Currently, per-branch shelves don't propagate through push and pull.
They are oriented toward the local workflow. They exist in order to
preserve your uncommitted changes while your checkout is switched to a
different branch. If your changes were ready for publication, you
would have committed them, right? That said, they can be accessed
> Are the shelves themselves versioned?
> What if a shelf has been deleted from the source of a push, but not
> from the destination... will it be as messed up as the Bazaar tags
> implementation, such that deletes don't propagate with push/pull?
No, because they are never pushed/pulled.
> What if you have checked out a public shared branch, e.g., 'trunk'
> of the project server... what happens if you shelve changes there?
The next person who switch-pipes into them gets the uncommitted
changes, and when they switch-pipe out, they are restored.
> One way that I often use shelves is if I start on some small piece
> of work that might be a one-liner, I start out right in a checkout
> of trunk without creating a feature branch as I generally do. So,
> in this checkout of trunk, I start making the change to the
> working tree, and realize I've had to make significant changes to
> stuff, so I want to switch to a new feature branch for the work. I
> will do a 'shelve', then 'switch --create-branch FEATURE' and then
What is the benefit over simply 'switch --create-branch FEATURE'?
> Will that work if shelves are stored in the branch instead of
> working tree?
I don't think the per-branch shelves can replace normal shelf
activities. There is only one per branch, and they are managed
automatically by the switch-pipe command. Calling them 'shelves' can
be misleading, since it implies you might "shelve", interactively edit
changes, and then explicitly "unshelve" later. In Pipeline
documentation, I refer to them as "stored changes", instead.
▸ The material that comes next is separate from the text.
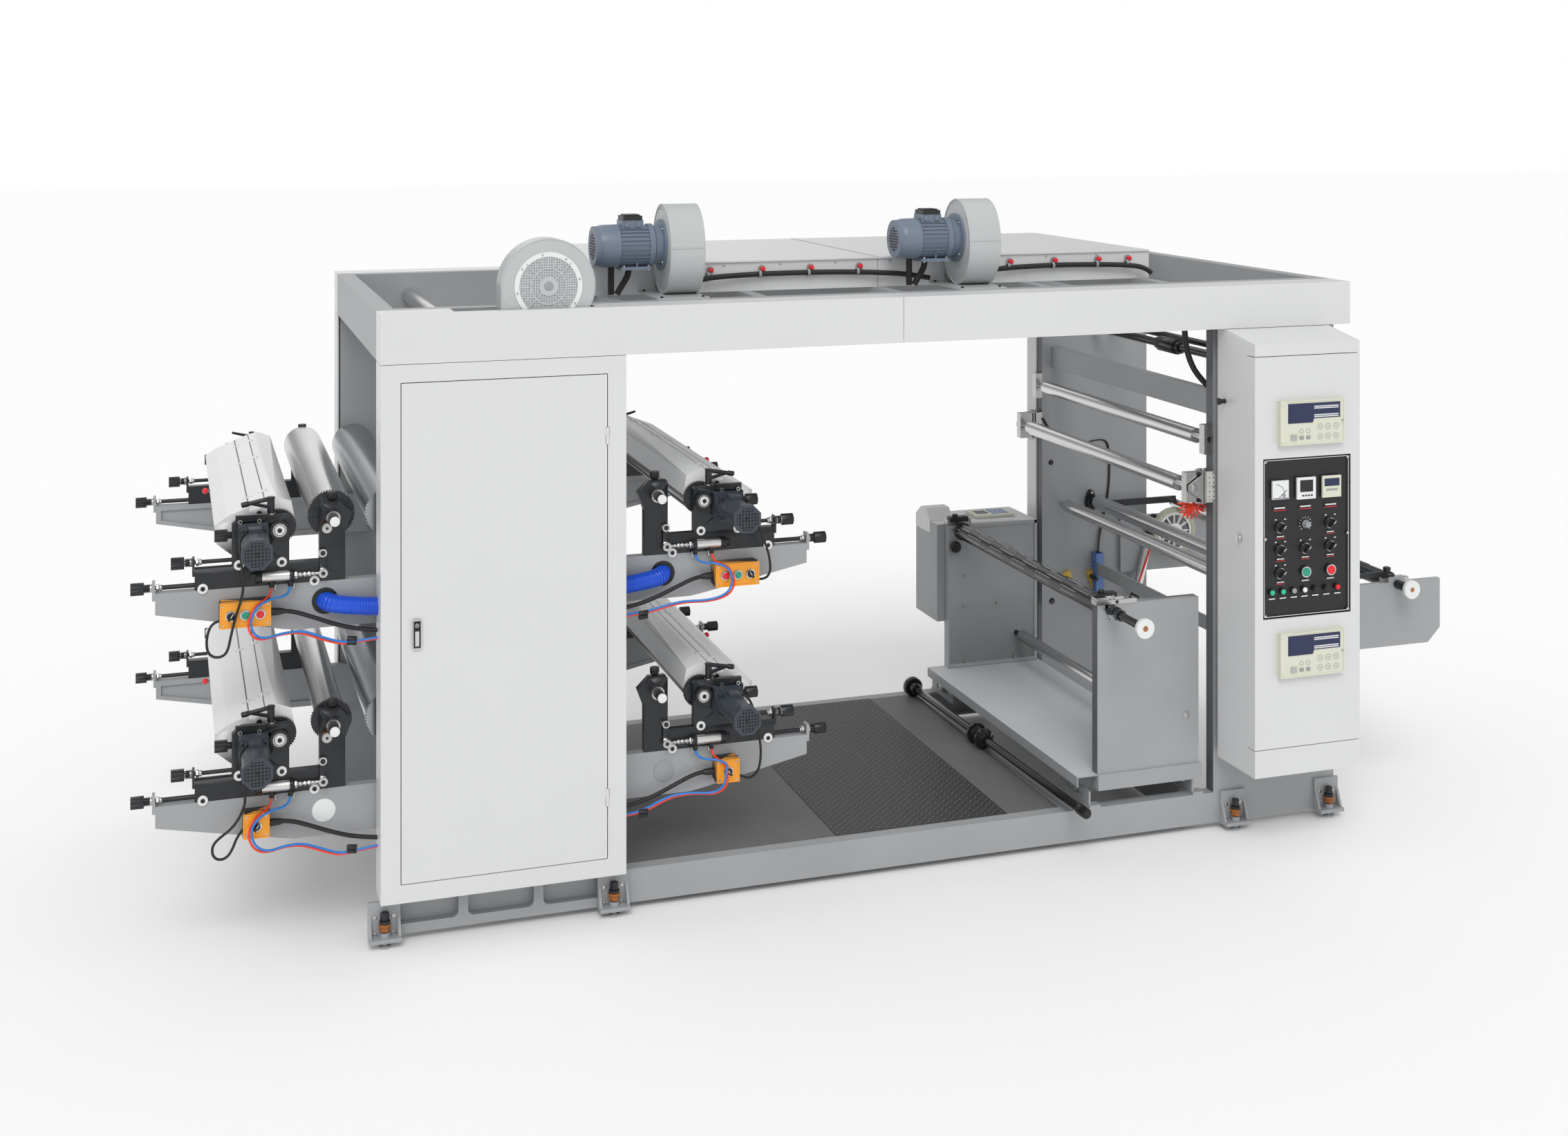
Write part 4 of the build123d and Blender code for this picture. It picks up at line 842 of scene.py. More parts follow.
def dressUnits():
    for side in ("left", "right"):
        for level in ("upper", "lower"):
            name = side + "_" + level
            ink = "ink_unit_" + name
            carriage = "plate_carriage_" + name
            dressedCopy(ink, inkRegions, side, level)
            dressedCopy(carriage, carriageRegions, side, level)
            dressedCopy("anilox_roller_" + name, aniloxRegions, side, level)
            dressedCopy("ink_lid_" + name, lidRegions, side, level)
            if side == "left":
                dressedCopy("plate_cylinder_" + name, plateRegions, side, level)
            slate, dark, screws = motorDetail()
            make("motor_fittings_" + name, ink,
                 [(gearMotorPaint, onUnit(slate, side, level)), (blackPlastic, onUnit(dark, side, level)),
                  (blackSteel, onUnit(screws, side, level))])
            black, steel, seam, white, lidLeaves, lidScrews = inkDetail()
            make("lid_hinges_" + name, "ink_lid_" + name,
                 [(coverPaint, onUnit(lidLeaves, side, level)),
                  (groundSteel, onUnit(lidScrews, side, level))])
            whites = []
            blacks = []
            for x, h in unit["inkWashers"]:
                disc, bolt = washer(x, h, 152)
                whites.append(disc)
                blacks.append(bolt)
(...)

There was a point when I thought pipelines could replace shelves, but
I no longer think so. I find I want them to be distinct.
So the basic answer is "no". There are some similar things you could
do, but they wouldn't have quite the same effect.
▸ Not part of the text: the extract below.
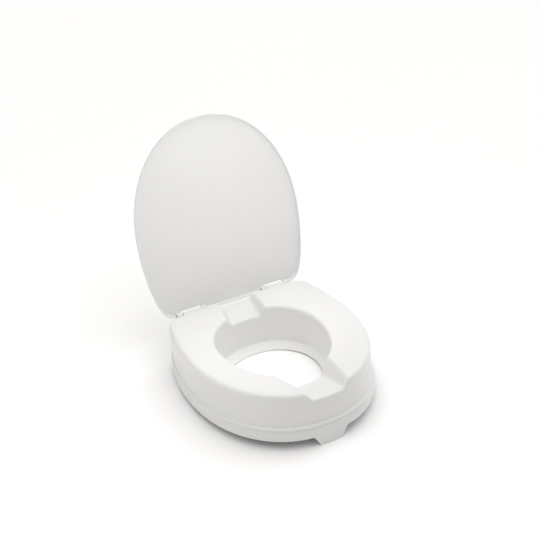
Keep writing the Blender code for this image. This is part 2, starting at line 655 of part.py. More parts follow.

> What if someone else shelves a change to trunk from their checkout
> in between my shelve and unshelve operations?
switch-pipe refuses to operate when there are already shelved changes.
> Will I get the right change unshelved?
No, switch-pipe will abort.
> Does the above situation change if I instead have an unbound local
> branch of trunk that I push/pull instead of using a checkout?
Yes. In that case, the other user's changes are completely irrelevant
>> You can see which whether a branch has shelved changes, but not
>> what the changes are.
> Do you mean that you can see a list of the shelves, with the
> description, as 'bzr shelve --list' does? Or do you mean a simple
> “yes, there are one or more shelved changes” vs “no shelved
I mean that there space for one set of shelved changes, and you can
see whether that space has been used or not.
>> We could probably add an option to diff to show a shelved
>> change, similar to -c
> I recently started using qbzr's qshelve/qunshelve tools, and *wow*
> it makes shelves much more powerful since it's really tedious and
> inefficient to do selective shelving, or explore the list of
> changes on the shelf, with the command line.
> I hope the q(un)shelve tool will support any new shelving method.
Per-branch shelves are not normally used with interactive shelving.
Using q(un)shelve with them would be at odds with their purpose.